In a lot of ways—and for many reasons—independent restaurants trumped chains in 2017.Indies are nimble and able to seize upon trends like a hungry diner on avocado toast. Plus, they have the advantage of simply not being linked with chains, which are seeing pointed ambivalence, particularly from younger consumers. 

A big reason for the negativity toward chains is the current perception. “There are two restaurant industries: These big public companies aren’t really in the restaurant business anymore. They’re retailers or manufacturers or whatever, but food and service aren’t at the heart of what they do,” Dan Simons, co-owner of Farmers Restaurant Group, which operates top-grossing independent Founding Farmers, recently told Restaurant Business. “Smart independents look at them and say, ‘Those guys are having a hard time and are dying, but I’m not having a hard time.’”

While many stalwart independents met a fate similar to that of chains this year, even closing their doors for good, the numbers tell the clearest story of indies’ ascendance. The 100 largest full-service chains saw sales grow just 0.8%, while small chains and independent full-service spots had 3.3% growth, according to the most recent figures from Technomic. The top 100 limited-service chains reported sales growth of 4.2%, while indies grew 5.8%, Technomic data shows. 

Those same 100 full-service chains generated $51.6 billion in sales volume. During the same period, indie and small chains did $172.9 billion in sales, according to Technomic. The top 100 limited-service chains fared far better, however, logging $195.2 billion in sales, to $48 billion for small chains and indie LSRs. 

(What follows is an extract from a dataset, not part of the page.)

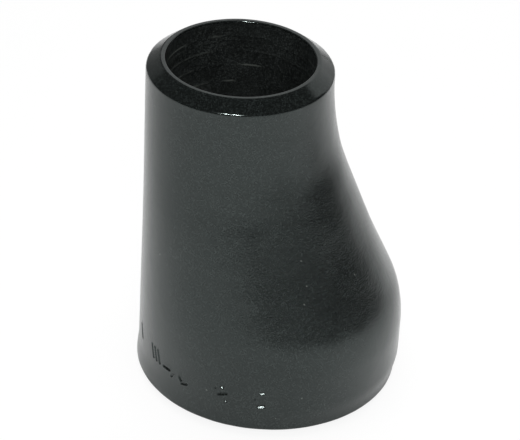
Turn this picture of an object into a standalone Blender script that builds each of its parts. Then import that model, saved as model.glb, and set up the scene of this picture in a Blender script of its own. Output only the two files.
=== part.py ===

But don’t hold a funeral for chains just yet. Big restaurant groups typically have their own reservoir of cash that allows them to devote money to trends and potential innovations to see what works. “Chains are smart,” says Joe Pawlak, managing principal for Technomic. “[But] they have to start being different. The biggest issue with chains today is they all, in the consumers’ minds, are the same.”

That’s part of the reason chains spent much of the year trying not to look like chains. Growing 15-unit Southern-focused Tupelo Honey Cafe launched a cocktail menu specific to its new Denver location (its first restaurant outside of the South), while also rolling out a philanthropic program designed to engage with local charities. “We’re not the Tupelo Honey in Denver,” says Tyler Alford, the chain’s VP of operations. “We’re Denver’s Tupelo Honey.”

Chains need to find the right mix of value, atmosphere and service, Pawlak says. Brands that built their business model around families going out to eat on weeknights are having to rethink that plan. “People don’t have time to do that anymore,” he says. 

To steal some of the dining dollars from independents, many chains are hedging their bets on off-premise—something they have a little more leverage to negotiate when working with third-party companies. From engaging delivery services to revamping layouts to accommodate off-premise orders, takeout and delivery will likely be how chains regain their footing among the independents, Pawlak says. “These guys have a big opportunity,” he says.